According to Wikipedia:

http://en.wikipedia.org/wiki/Vacuum_welding
http://en.wikipedia.org/wiki/Cold_welding

Take that for what it's worth.

Neverfly
2007-Nov-08, 10:24 PM
Where is Mandlebrot when you really need him?


I learned in school, that when bored in class, I could get quite a few oddball objects to balance quite well. In spite of chaotic factors on the atomic level.

I think any argument on this thread needs to first specify the size of the ball or as the OP Originally mentioned- pencil.

An iron ball polished very very smoothly and about 1000 feet in diameter will not move much. In fact, it will just settle comfortably into it's own crater.
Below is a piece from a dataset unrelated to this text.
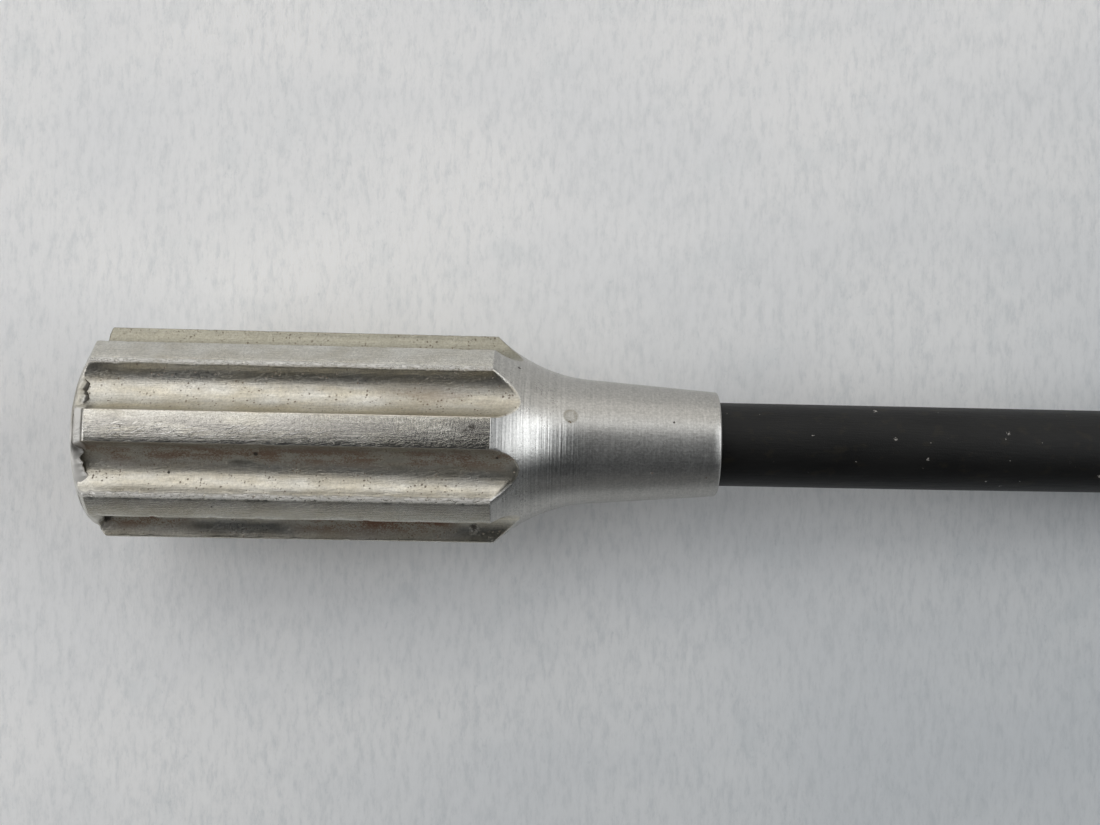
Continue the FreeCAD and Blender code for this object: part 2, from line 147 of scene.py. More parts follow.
def ring_piece(name, rings):
    """A closed skin over rings of points in millimetres: each ring joins the next, and the last
    joins the first."""
    rows, columns = rings.shape[:2]
    vertices = (rings.reshape(-1, 3) * MM).tolist()
    here = np.arange(rows * columns).reshape(rows, columns)
    down = np.roll(here, -1, axis=0)
    corners = (here, np.roll(here, -1, axis=1), np.roll(down, -1, axis=1), down)
    faces = np.stack(corners, axis=-1).reshape(-1, 4).tolist()
    return new_mesh(name, vertices, faces)


def rounded(outline, edge):
    """The outline with each of its corners replaced by a short curve."""
    outline = [np.array(point, float) for point in outline]
    curved = []
    for i, corner in enumerate(outline):
        before, after = outline[i - 1], outline[(i + 1) % len(outline)]
        ways = []
        for other in (before, after):
            way = other - corner
            length = np.linalg.norm(way)
            ways.append(corner + way / length * min(edge, 0.4 * length))
        for t in (0.0, 0.25, 0.5, 0.75, 1.0):
            curved.append((1 - t) ** 2 * ways[0] + 2 * t * (1 - t) * corner + t**2 * ways[1])
    return np.array(curved)


def on_axis(stations, across, up, axis, front=None):
    """Points in millimetres about an axis. front is the station that a grip piece counts from."""
    x = stations if front is None else front - stations
    return np.stack([x, axis[0] + across, axis[1] + up], axis=-1)


def section_ring(points, station, axis, front=None):
    """A cross-section's (across, up) points as a ring at one station of an axis."""
    return on_axis(np.full(len(points), station), points[:, 0], points[:, 1], axis, front)


def bore_rings(outline, outside, axis, front=None):
    """Round rings along a bore's outline of (station, radius) points. Each ring's points are in
    line with those of the ring outside it."""
    angles = np.arctan2(outside[:, 1] - axis[0], outside[:, 2] - axis[1])
    circle = np.stack([np.sin(angles), np.cos(angles)], axis=-1)
    return np.array(
        [section_ring(radius * circle, station, axis, front) for station, radius in outline]
    )


def turned_piece(name, outline, axis, front=None, edge=0.12, columns=96, ripple=None):
    """A turned piece: an outline of (station, radius) points spun about the axis. ripple is
    (count, depth, least radius) for a rim of fine straight grooves."""
    profile = rounded(outline, edge)
    profile[:, 1] = np.maximum(profile[:, 1], 0.0)
    angles = np.linspace(0, 2 * math.pi, columns, endpoint=False)
    radii = profile[:, 1][:, None] * np.ones(columns)
    if ripple:
        count, depth, least = ripple
        on_rim = np.clip((radii - least) / depth, 0, 1)
        radii = radii - depth * on_rim * (0.5 + 0.5 * np.cos(count * angles))
    stations = profile[:, 0][:, None] * np.ones(columns)
    rings = on_axis(stations, radii * np.sin(angles), radii * np.cos(angles), axis, front)
    return ring_piece(name, rings)


def fluted_section(radius, centre, cutter, count, clock, wear):
    """One cross-section of a fluted bar, as (across, up) points. wear holds two edge-rounding
    distances for each flute."""
    reach = (centre**2 + cutter**2 - radius**2) / (2 * centre * cutter)
    edge_turn = math.acos(min(max(reach, -1.0), 1.0))
    edge_angle = math.atan2(cutter * math.sin(edge_turn), centre - cutter * math.cos(edge_turn))
    least = math.radians(1.2)
    half_pitch = math.pi / count
    points = []
    for flute in range(count):
        middle = math.radians(clock) + 2 * half_pitch * flute
        backs = [min(w, 0.45 * cutter * edge_turn) for w in wear[flute]]
        steps = np.linspace(-1, 1, 21)
        if edge_angle > least:
            turns = np.where(
                steps < 0,
                steps * (edge_turn - backs[0] / cutter),
                steps * (edge_turn - backs[1] / cutter),
            )
            hollow = [
                (centre - cutter * math.cos(turn), cutter * math.sin(turn)) for turn in turns
            ]
            half = edge_angle
        else:
            half = least
            hollow = []
            for angle in steps * half:
                inside = cutter**2 - (centre * math.sin(angle)) ** 2
                groove = centre * math.cos(angle) - math.sqrt(max(inside, 0.0))
                depth = min(radius, groove)
                hollow.append((depth * math.cos(angle), depth * math.sin(angle)))
        next_back = min(wear[(flute + 1) % count][0], 0.45 * cutter * edge_turn)
        land = np.linspace(
            half + backs[1] / radius, 2 * half_pitch - half - next_back / radius, 9
        )
        outer = [(radius * math.cos(a), radius * math.sin(a)) for a in land]
        corner = (radius * math.cos(half), radius * math.sin(half))
        far = 2 * half_pitch - half
        far_corner = (radius * math.cos(far), radius * math.sin(far))
        if half > least:
            far_turn = next_back / cutter - edge_turn
            far_start = (centre - cutter * math.cos(far_turn), cutter * math.sin(far_turn))
        else:
            far_start = (radius * math.cos(-half), radius * math.sin(-half))
        far_start = turned(far_start, 2 * half_pitch)
        run = (
            hollow
            + bend(hollow[-1], corner, outer[0])
            + outer
            + bend(outer[-1], far_corner, far_start)
        )
        for out, along in run:
            points.append(
                (
                    -out * math.sin(middle) - along * math.cos(middle),
                    out * math.cos(middle) - along * math.sin(middle),
                )
            )
    return points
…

An iron ball polished very very smoothly and about 1 micron in diameter may wobble a bit in absolutely still air- Just... Don't... Sneeze...

Specific conditions and sizes would help in your posts.

kzb
2007-Nov-09, 01:11 PM
<<There is also the possibility of going up a notch from atomic oscillation and considering molecular bonds...>>

True, but I think it's essentially the same argument. The bonds beween atoms in a molecule are continually vibrating and the relative positions of the constituent atoms oscillate around mean positions. The centre of mass is continually shifting on a random basis. I don't think the issue of whether the ball is made out of atoms or molecules affects the argument.

I kind of assumed the ball would be in a perfect vacuum in perfect darkness to go with the perfect lack of friction and perfect sphericalness (or is that sphericity). However if we allow atmosphere into the picture, we need to consider the more usual Brownian motion, and if light is allowed, differential light pressures on either side.